**Data block:**
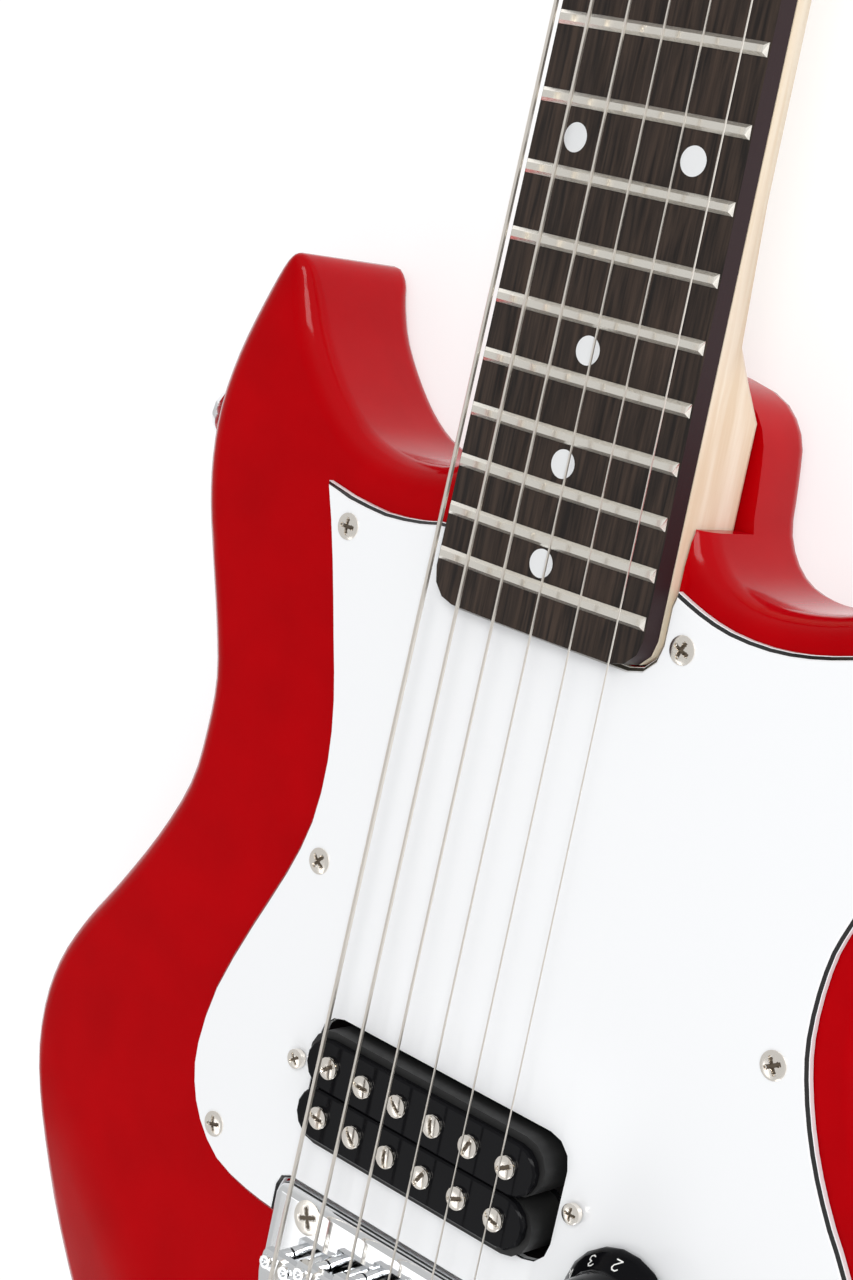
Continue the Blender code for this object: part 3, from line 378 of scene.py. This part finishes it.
# Screw heads on guard and bridge, and the slotted heads of the pickup's poles
# Nickel-plated steel, each driven home from above. A head is a polar net, domed, and
# pressed in where its cross or slot lies; the recess floor is painted dark brown, as
# painted shade. Each entry: x, y, foot, radius, body.
GUARD_TOP = 37.5
BRIDGE_TOP = 39.3
HEADS = [(x, y, GUARD_TOP, 2.9, "guitar") for x, y in (
    (-56.5, 156.4), (-45.3, 84.8), (-60.3, 16.7), (33.7, 155.7), (74.3, 87.7),
    (82.0, 160.0), (101.0, 30.0), (88.0, -26.0), (52.0, -26.0))]
HEADS += [(-26.4, 9.8, BRIDGE_TOP, 3.9, "guitar"), (26.4, 9.8, BRIDGE_TOP, 3.9, "guitar")]
HEADS += [((n - 2.5) * 10.04, row, 44.5, 2.4, "pickup") for row in (46.1, 34.7) for n in range(6)]
HEADS += [(-39.3, 41.5, 39.1, 2.15, "pickup_screw_bass"),
          (39.3, 41.5, 39.1, 2.15, "pickup_screw_treble")]
RING_COUNT = 16
SPOKES = 48
SPOKES_TURNED = 5
DOME = 0.22
PRESS = 0.19
FLUSH_DOME = 0.24
FLUSH_PRESS = 0.15
SLOT_HALF = 0.16
SLOT_REACH = 0.93
CROSS_HALF = 0.13
CROSS_REACH = 0.62


def closed_net(rows, around):
    """Four-sided faces between neighbouring rings, where each ring closes on itself."""
    row, place = np.meshgrid(np.arange(rows - 1) * around, np.arange(around), indexing="ij")
    beside = (place + 1) % around
    corners = (row + place, row + beside, row + around + beside, row + around + place)
    return np.stack(corners, axis=-1).reshape(-1, 4)


def screw_head(x, y, z, radius, carrier, spin):
    """Rings of spokes on a dome, and which of their points lie in the slot or cross.

    With s the share of the radius, the dome's height is its rise times 0.15 plus 0.85
    times the root of one less 0.9 s squared. A point in the recess drops by a fixed depth.
    """
    share, angle = np.meshgrid(np.linspace(1.0, 0.03, RING_COUNT),
                               np.arange(SPOKES) * 2 * math.pi / SPOKES, indexing="ij")
    u = np.abs(share * radius * np.cos(angle + spin))
    v = np.abs(share * radius * np.sin(angle + spin))
    if carrier == "pickup":
        pressed = (u < SLOT_HALF * radius) & (share < SLOT_REACH)
    else:
        pressed = (np.minimum(u, v) < CROSS_HALF * radius) & (share < CROSS_REACH)
    # The bridge's heads are nearly flush, so that a saddle passes over them.
    flush = z == BRIDGE_TOP
    rise = FLUSH_DOME if flush else DOME * radius
    recess = FLUSH_PRESS if flush else PRESS * radius
    height = 0.15 + 0.85 * np.sqrt(np.maximum(0.0, 1 - 0.9 * share ** 2))
    top = np.stack((x + share * radius * np.cos(angle), y + share * radius * np.sin(angle),
                    z + rise * height - recess * pressed), axis=-1)
    rim = top[:1].copy()
    rim[:, :, 2] = z - 0.9 if carrier.startswith("pickup_screw") else z + 0.02
    sunk = np.concatenate((np.zeros((1, SPOKES), dtype=bool), pressed))
    return np.concatenate((rim, top)).reshape(-1, 3), sunk.ravel()


for number, (x, y, z, radius, carrier) in enumerate(HEADS):
    spin = 2 * math.pi / SPOKES * (SPOKES_TURNED * number % SPOKES)
    points, sunk = screw_head(x, y, z, radius, carrier, spin)
    net = closed_net(RING_COUNT + 1, SPOKES)
    cap = RING_COUNT * SPOKES + np.arange(SPOKES)
    mesh = bpy.data.meshes.new(f"screw_head_{number}")
    mesh.from_pydata((points * MM).tolist(), [], net.tolist() + [cap.tolist()])
    mesh.shade_smooth()
    mesh.set_sharp_from_angle(angle=math.radians(35))
    mesh.materials.append(materials["nickel"])
    mesh.materials.append(materials["painted_recess_shade"])
    # Faces sunk into the cross or slot take the painted recess shade.
    dark = np.append(sunk[net].sum(axis=1) >= 3, sunk[cap].sum() >= 3)
    mesh.polygons.foreach_set("material_index", dark.astype(np.int32))
    head = bpy.data.objects.new(f"screw_head_{number}", mesh)
    scene.collection.objects.link(head)
    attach(head, carrier)


# Position dots on the board
# Pearly plastic discs let into the board between the frets, two of them at the octave.
# Here they lie a hair above the crown.
SCALE = 476.0
DOT_R = 2.9
DOT_LIFT = 0.03
DOT_SIDES = 28
dots = []
for fret in (3, 5, 7, 9, 12, 15, 17, 19):
    middle = (SCALE * 2 ** (-fret / 12) + SCALE * 2 ** (-(fret - 1) / 12)) / 2
    dots += [(-14.4, middle), (14.4, middle)] if fret == 12 else [(0.0, middle)]
# Rim points first, then the middle of each disc, all on the crown's arc.
angles = np.arange(DOT_SIDES) * 2 * math.pi / DOT_SIDES
centres = np.array(dots)[:, None, :]
rims = centres + DOT_R * np.column_stack((np.cos(angles), np.sin(angles)))
flat = np.concatenate((rims, centres), axis=1).reshape(-1, 2)
crown = BOARD_CREST / MM - flat[:, 0] ** 2 / CROWN_SPAN + DOT_LIFT
points = np.column_stack((flat, crown))
side = np.arange(DOT_SIDES)
fan = np.column_stack((side, (side + 1) % DOT_SIDES, np.full(DOT_SIDES, DOT_SIDES)))
faces = (np.arange(len(dots))[:, None, None] * (DOT_SIDES + 1) + fan).reshape(-1, 3)
mesh = bpy.data.meshes.new("position_dots")
mesh.from_pydata((points * MM).tolist(), [], faces.tolist())
mesh.materials.append(materials["dot"])
inlays = bpy.data.objects.new("position_dots", mesh)
scene.collection.objects.link(inlays)
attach(inlays, "guitar")


# Springs behind the saddles
# Steel wire, one coil round each intonation screw, squeezed between the flange and the
# saddle's tail. On the guitar it stretches and closes as the saddle slides; here each is
# built once, to the length that its saddle's set place leaves.
SADDLE_SET = (-2.2, 0.0, 2.0, 0.6, 1.8, 3.0)
STRING_NAMES = ("low_e", "a", "d", "g", "b", "high_e")
STRING_GAP = 10.5
SPRING_BACK = -26.6
SPRING_Z = 41.2
SPRING_R = 1.85
WIRE_R = 0.24
TURNS = 9
STEPS = 14
WIRE_SIDES = 6


def coil(x, front):
    """A wire of round section wound on a cylinder along Y, from the flange to front.

    The angle a round the coil and the place along it grow together. The section's own
    angle b moves a point outwards by its cosine and along Y by its sine.
    """
    share = np.linspace(0.0, 1.0, TURNS * STEPS + 1)[:, None]
    b = (2 * math.pi * np.arange(WIRE_SIDES) / WIRE_SIDES)[None, :]
    a = 2 * math.pi * TURNS * share
    reach = SPRING_R + WIRE_R * np.cos(b)
    return np.stack((x + reach * np.cos(a),
                     SPRING_BACK + (front - SPRING_BACK) * share + WIRE_R * np.sin(b),
                     SPRING_Z + reach * np.sin(a)), axis=-1).reshape(-1, 3)


for index, name in enumerate(STRING_NAMES):
    x = (index - 2.5) * STRING_GAP
    front = SADDLE_SET[index] - 9.3
    rows = TURNS * STEPS + 1
    net = closed_net(rows, WIRE_SIDES)[:, (0, 3, 2, 1)]
    start_cap = list(range(WIRE_SIDES))
    end_cap = [(rows - 1) * WIRE_SIDES + k for k in reversed(range(WIRE_SIDES))]
    mesh = bpy.data.meshes.new(f"saddle_spring_{name}")
    mesh.from_pydata((coil(x, front) * MM).tolist(), [], net.tolist() + [start_cap, end_cap])
    mesh.shade_smooth()
    mesh.materials.append(materials["steel"])
    spring = bpy.data.objects.new(f"saddle_spring_{name}", mesh)
    scene.collection.objects.link(spring)
    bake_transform(spring)


# Dial figures on the knob skirts
# White figures 1 to 10 printed round each skirt, tops towards the knob's middle. Each
# is a few flat strokes laid on the skirt's cone.
STROKES = {
    "0": ((0.3, 1), (0.05, 0.8), (0, 0.5), (0.05, 0.2), (0.3, 0), (0.55, 0.2), (0.6, 0.5),
          (0.55, 0.8), (0.3, 1)),
    "1": ((0.12, 0.8), (0.35, 1), (0.35, 0)),
    "2": ((0, 0.8), (0.15, 1), (0.45, 1), (0.62, 0.8), (0.55, 0.55), (0, 0), (0.65, 0)),
    "3": ((0, 0.87), (0.2, 1), (0.5, 0.97), (0.6, 0.75), (0.3, 0.55), (0.62, 0.3),
          (0.5, 0.03), (0.2, 0), (0, 0.15)),
    "4": ((0.48, 0), (0.48, 1), (0, 0.35), (0.66, 0.35)),
    "5": ((0.6, 1), (0.08, 1), (0.04, 0.58), (0.4, 0.62), (0.62, 0.32), (0.42, 0.02), (0, 0.08)),
    "6": ((0.5, 1), (0.15, 0.7), (0.02, 0.3), (0.25, 0), (0.5, 0.05), (0.6, 0.32),
          (0.35, 0.56), (0.05, 0.4)),
    "7": ((0, 1), (0.62, 1), (0.25, 0)),
    "8": ((0.3, 0.55), (0.06, 0.75), (0.2, 1), (0.42, 1), (0.55, 0.75), (0.3, 0.55),
          (0.02, 0.3), (0.2, 0), (0.42, 0), (0.6, 0.3), (0.3, 0.55)),
    "9": ((0.58, 0.6), (0.3, 0.42), (0.04, 0.65), (0.12, 0.95), (0.4, 1), (0.6, 0.7),
          (0.48, 0.2), (0.12, 0))}
FIGURE_H = 3.6
FIGURE_SHRINK = 0.62
STROKE_W = 0.27
STROKE_OVERRUN = 0.05
FIGURE_FOOT = 11.95
FIGURE_LEAN = 0.72
FIGURE_LIFT = 0.1
FIRST_FIGURE = 60
FIGURE_STEP = 31.5
SKIRT_LOW = (12.2, 41.5)
SKIRT_SLOPE = 2.6 / 2.3


def on_skirt(cx, cy, around, flat):
    """Flat points wrapped on the cone: the second number leads up and inwards, and the
    first turns round the knob by its length over the radius reached."""
    r = FIGURE_FOOT - flat[:, 1] * FIGURE_LEAN
    a = around + flat[:, 0] / r
    z = SKIRT_LOW[1] + (SKIRT_LOW[0] - r) * SKIRT_SLOPE + FIGURE_LIFT
    return np.column_stack((cx + r * np.cos(a), cy + r * np.sin(a), z))


for name, cx, cy in (("volume", 55.0, 27.6), ("tone", 84.0, 4.0)):
    bars = []
    for number in range(1, 11):
        text = str(number)
        around = math.radians(FIRST_FIGURE + FIGURE_STEP * (number - 1))
        for place_in, letter in enumerate(text):
            line = np.array(STROKES[letter]) * FIGURE_H * FIGURE_SHRINK
            line[:, 0] += (place_in - len(text) / 2) * 0.52 * FIGURE_H + 0.06 * FIGURE_H
            for start, end in zip(line, line[1:]):
                step = (end - start) / np.linalg.norm(end - start)
                side = np.array((-step[1], step[0])) * STROKE_W / 2
                over = step * STROKE_OVERRUN
                bar = np.array((start - over + side, end + over + side,
                                end + over - side, start - over - side))
                bars.append(on_skirt(cx, cy, around, bar))
    mesh = bpy.data.meshes.new(f"{name}_figures")
    mesh.from_pydata((np.concatenate(bars) * MM).tolist(), [],
                     np.arange(4 * len(bars)).reshape(-1, 4).tolist())
    mesh.materials.append(materials["digit"])
    figures = bpy.data.objects.new(f"{name}_figures", mesh)
    scene.collection.objects.link(figures)
    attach(figures, f"{name}_knob")


# Floor
# A wide pale sweep under the guitar, outside the object.
half = 4.0
mesh = bpy.data.meshes.new("floor")
mesh.from_pydata([(-half, -half, -0.0005), (half, -half, -0.0005), (half, half, -0.0005),
                  (-half, half, -0.0005)], [], [(0, 1, 2, 3)])
glow = materials["floor"].node_tree.nodes["Principled BSDF"]
glow.inputs["Emission Color"].default_value = (1.0, 1.0, 1.0, 1.0)
glow.inputs["Emission Strength"].default_value = 0.62
mesh.materials.append(materials["floor"])
floor = bpy.data.objects.new("floor", mesh)
scene.collection.objects.link(floor)


# Light
# Pale surroundings, a little darker where the face mirrors them, a soft key and fill, a
# narrow strip and a small card over the bridge.
world = bpy.data.worlds.new("studio")
scene.world = world
world.use_nodes = True
tree = world.node_tree
background = tree.nodes["Background"]
place = tree.nodes.new('ShaderNodeTexCoord')
toward = tree.nodes.new('ShaderNodeVectorMath')
toward.operation = 'DOT_PRODUCT'
toward.inputs[1].default_value = (-0.629, -0.197, 0.752)
fade = tree.nodes.new('ShaderNodeMapRange')
fade.interpolation_type = 'SMOOTHSTEP'
fade.inputs["From Min"].default_value = 0.40
fade.inputs["From Max"].default_value = 0.80
fade.inputs["To Min"].default_value = 0.72
fade.inputs["To Max"].default_value = 0.60
tree.links.new(place.outputs["Generated"], toward.inputs[0])
tree.links.new(toward.outputs["Value"], fade.inputs["Value"])
tree.links.new(fade.outputs["Result"], background.inputs["Strength"])
background.inputs["Color"].default_value = (1.0, 1.0, 1.0, 1.0)
BOXES = (
    # name, place, aim, width, length, watts
    ("key", (0.75, 0.85, 1.35), (0.0, 0.1, 0.03), 0.6, 0.6, 11.0),
    ("fill", (0.2, -1.3, 0.8), (0.0, 0.1, 0.03), 0.9, 0.9, 3.4),
    ("strip", (0.9, 0.3, 1.1), (0.0, 0.1, 0.03), 0.6, 0.03, 2.2),
    ("bridge_card", (-0.28, -0.23, 0.43), (-0.28, -0.23, 0.0), 0.16, 0.26, 0.13))
for name, place_at, aim_at, width, length, watts in BOXES:
    lamp = bpy.data.lights.new(name, 'AREA')
    lamp.shape = 'RECTANGLE'
    lamp.size = width
    lamp.size_y = length
    lamp.energy = watts
    lamp_object = bpy.data.objects.new(name, lamp)
    lamp_object.location = place_at
    aim = Vector(aim_at) - Vector(place_at)
    lamp_object.rotation_euler = aim.to_track_quat('-Z', 'Y').to_euler()
    scene.collection.objects.link(lamp_object)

**Goal:**
From the data above, pick out each line containing "attach" and copy it.

**Expected output:**
    attach(head, carrier)
attach(inlays, "guitar")
    attach(figures, f"{name}_knob")